WORK TO COMPLETE
Write out every record in full, exactly as written, please.

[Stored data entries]

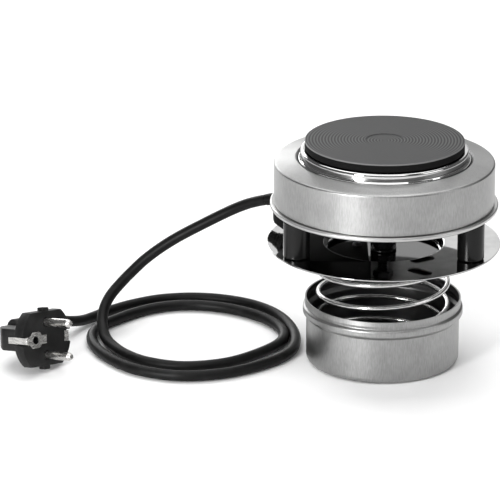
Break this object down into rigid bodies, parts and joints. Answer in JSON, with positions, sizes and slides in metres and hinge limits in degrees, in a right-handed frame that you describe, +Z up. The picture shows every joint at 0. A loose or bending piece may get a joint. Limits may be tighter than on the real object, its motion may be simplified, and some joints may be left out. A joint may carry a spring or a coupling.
{
  "type": "hot plate burner",
  "caption": "Round electric hot plate on a drawn housing, standing on posts over a heat shield that a coil spring carries in a base can, with a cord and an angled earthed plug.",
  "frame": {"origin": "bottom centre of the base can, on the surface that it stands on", "axes": "+Z up through the centre of the hot plate, -X towards the side where the cord and the plug lie"},
  "size_m": [0.2861, 0.158, 0.1316],
  "materials": {
    "cast_iron": "finely turned, matt dark grey",
    "satin_steel": "satin drawn sheet",
    "polished_steel": "bright polished sheet",
    "zinc_plate": "zinc plated",
    "spring_wire": "bright plated wire",
    "black_phenolic": "moulded, semi-gloss black",
    "white_ceramic": "unglazed ceramic",
    "black_rubber": "smooth black",
    "nickel_plate": "nickel plated",
    "brown_insulation": "smooth brown sleeve",
    "blue_insulation": "smooth blue sleeve",
    "earth_insulation": "smooth green and yellow sleeve"
  },
  "bodies": {
    "base": {"base_can": "satin_steel", "spring": "spring_wire", "lower_clip_1": "zinc_plate", "lower_clip_2": "zinc_plate", "lower_clip_rivet_1": "zinc_plate", "lower_clip_rivet_2": "zinc_plate", "cord": "black_rubber", "plug_body": "black_rubber", "plug_boot": "black_rubber", "plug_pin_upper": "nickel_plate", "plug_pin_lower": "nickel_plate", "plug_earth_near": "nickel_plate", "plug_earth_far": "nickel_plate"},
    "head": {"heat_shield": "polished_steel", "upper_clip_1": "zinc_plate", "upper_clip_2": "zinc_plate", "upper_clip_rivet_1": "zinc_plate", "upper_clip_rivet_2": "zinc_plate", "spacer_post_1": "black_phenolic", "spacer_post_2": "black_phenolic", "spacer_post_3": "black_phenolic", "lower_post_screw_1": "zinc_plate", "lower_post_screw_2": "zinc_plate", "lower_post_screw_3": "zinc_plate", "upper_post_screw_1": "zinc_plate", "upper_post_screw_2": "zinc_plate", "upper_post_screw_3": "zinc_plate", "centre_stud": "zinc_plate", "shield_washer": "black_phenolic", "shield_nut": "zinc_plate", "shield_locknut": "zinc_plate", "pan_nut": "zinc_plate", "bracket_nut": "zinc_plate", "clamp_bracket": "zinc_plate", "hot_plate": "cast_iron", "overflow_ring": "polished_steel", "heating_coil": "zinc_plate", "coil_insulation": "white_ceramic", "coil_cover": "zinc_plate", "terminal_insulator": "white_ceramic", "terminal_pin_1": "nickel_plate", "terminal_pin_2": "nickel_plate", "thermal_cutout": "black_phenolic", "housing": "satin_steel", "bottom_pan": "satin_steel", "terminal_cover": "black_phenolic", "cover_screw_1": "zinc_plate", "cover_screw_2": "zinc_plate", "earth_screw": "zinc_plate", "terminal_block": "white_ceramic", "cord_gland": "black_rubber", "core_live": "brown_insulation", "core_neutral": "blue_insulation", "core_earth": "earth_insulation", "wire_live": "brown_insulation", "wire_neutral": "blue_insulation", "wire_link": "brown_insulation"}
  },
  "joints": [
    {"name": "head_press", "type": "slide", "parent": "base", "child": "head", "axis": [0, 0, -1], "range_m": [0, 0.028], "stiffness_N_per_m": 250, "springref_m": -0.036, "deforming": ["spring", "cord"]}
  ]
}
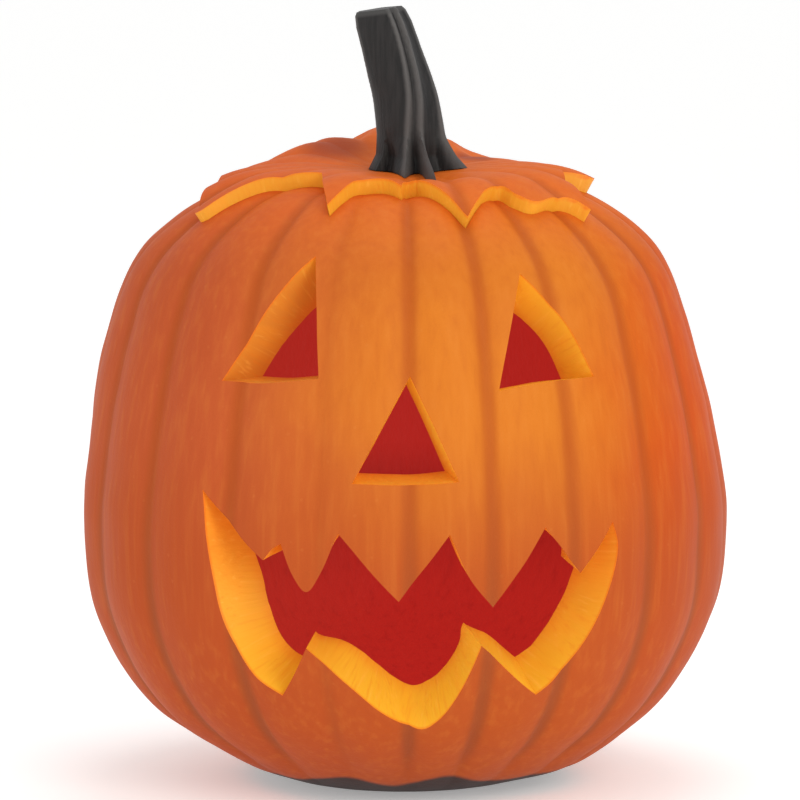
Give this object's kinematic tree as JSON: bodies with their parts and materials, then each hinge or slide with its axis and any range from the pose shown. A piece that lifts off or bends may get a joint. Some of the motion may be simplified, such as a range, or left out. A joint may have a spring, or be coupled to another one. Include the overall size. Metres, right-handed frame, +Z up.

EXERCISE RESPONSE
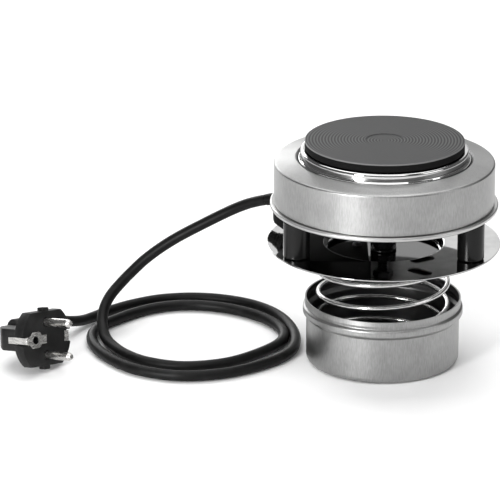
Break this object down into rigid bodies, parts and joints. Answer in JSON, with positions, sizes and slides in metres and hinge limits in degrees, in a right-handed frame that you describe, +Z up. The picture shows every joint at 0. A loose or bending piece may get a joint. Limits may be tighter than on the real object, its motion may be simplified, and some joints may be left out. A joint may carry a spring or a coupling.
{
  "type": "hot plate burner",
  "caption": "Round electric hot plate on a drawn housing, standing on posts over a heat shield that a coil spring carries in a base can, with a cord and an angled earthed plug.",
  "frame": {"origin": "bottom centre of the base can, on the surface that it stands on", "axes": "+Z up through the centre of the hot plate, -X towards the side where the cord and the plug lie"},
  "size_m": [0.2861, 0.158, 0.1316],
  "materials": {
    "cast_iron": "finely turned, matt dark grey",
    "satin_steel": "satin drawn sheet",
    "polished_steel": "bright polished sheet",
    "zinc_plate": "zinc plated",
    "spring_wire": "bright plated wire",
    "black_phenolic": "moulded, semi-gloss black",
    "white_ceramic": "unglazed ceramic",
    "black_rubber": "smooth black",
    "nickel_plate": "nickel plated",
    "brown_insulation": "smooth brown sleeve",
    "blue_insulation": "smooth blue sleeve",
    "earth_insulation": "smooth green and yellow sleeve"
  },
  "bodies": {
    "base": {"base_can": "satin_steel", "spring": "spring_wire", "lower_clip_1": "zinc_plate", "lower_clip_2": "zinc_plate", "lower_clip_rivet_1": "zinc_plate", "lower_clip_rivet_2": "zinc_plate", "cord": "black_rubber", "plug_body": "black_rubber", "plug_boot": "black_rubber", "plug_pin_upper": "nickel_plate", "plug_pin_lower": "nickel_plate", "plug_earth_near": "nickel_plate", "plug_earth_far": "nickel_plate"},
    "head": {"heat_shield": "polished_steel", "upper_clip_1": "zinc_plate", "upper_clip_2": "zinc_plate", "upper_clip_rivet_1": "zinc_plate", "upper_clip_rivet_2": "zinc_plate", "spacer_post_1": "black_phenolic", "spacer_post_2": "black_phenolic", "spacer_post_3": "black_phenolic", "lower_post_screw_1": "zinc_plate", "lower_post_screw_2": "zinc_plate", "lower_post_screw_3": "zinc_plate", "upper_post_screw_1": "zinc_plate", "upper_post_screw_2": "zinc_plate", "upper_post_screw_3": "zinc_plate", "centre_stud": "zinc_plate", "shield_washer": "black_phenolic", "shield_nut": "zinc_plate", "shield_locknut": "zinc_plate", "pan_nut": "zinc_plate", "bracket_nut": "zinc_plate", "clamp_bracket": "zinc_plate", "hot_plate": "cast_iron", "overflow_ring": "polished_steel", "heating_coil": "zinc_plate", "coil_insulation": "white_ceramic", "coil_cover": "zinc_plate", "terminal_insulator": "white_ceramic", "terminal_pin_1": "nickel_plate", "terminal_pin_2": "nickel_plate", "thermal_cutout": "black_phenolic", "housing": "satin_steel", "bottom_pan": "satin_steel", "terminal_cover": "black_phenolic", "cover_screw_1": "zinc_plate", "cover_screw_2": "zinc_plate", "earth_screw": "zinc_plate", "terminal_block": "white_ceramic", "cord_gland": "black_rubber", "core_live": "brown_insulation", "core_neutral": "blue_insulation", "core_earth": "earth_insulation", "wire_live": "brown_insulation", "wire_neutral": "blue_insulation", "wire_link": "brown_insulation"}
  },
  "joints": [
    {"name": "head_press", "type": "slide", "parent": "base", "child": "head", "axis": [0, 0, -1], "range_m": [0, 0.028], "stiffness_N_per_m": 250, "springref_m": -0.036, "deforming": ["spring", "cord"]}
  ]
}
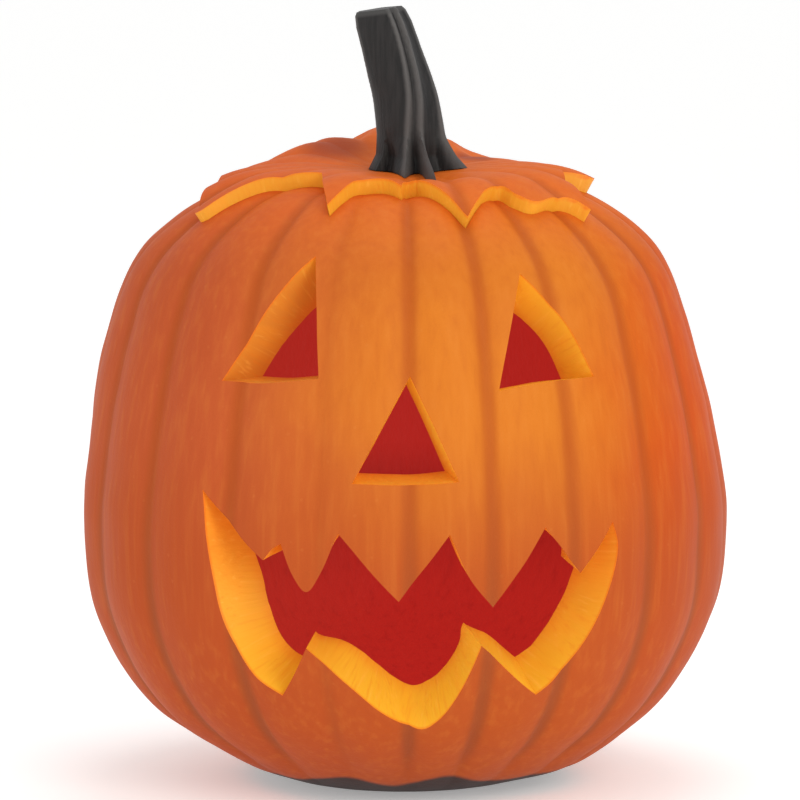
Give this object's kinematic tree as JSON: bodies with their parts and materials, then each hinge or slide with its axis and any range from the pose shown. A piece that lifts off or bends may get a joint. Some of the motion may be simplified, such as a range, or left out. A joint may have a spring, or be coupled to another one. Include the overall size. Metres, right-handed frame, +Z up.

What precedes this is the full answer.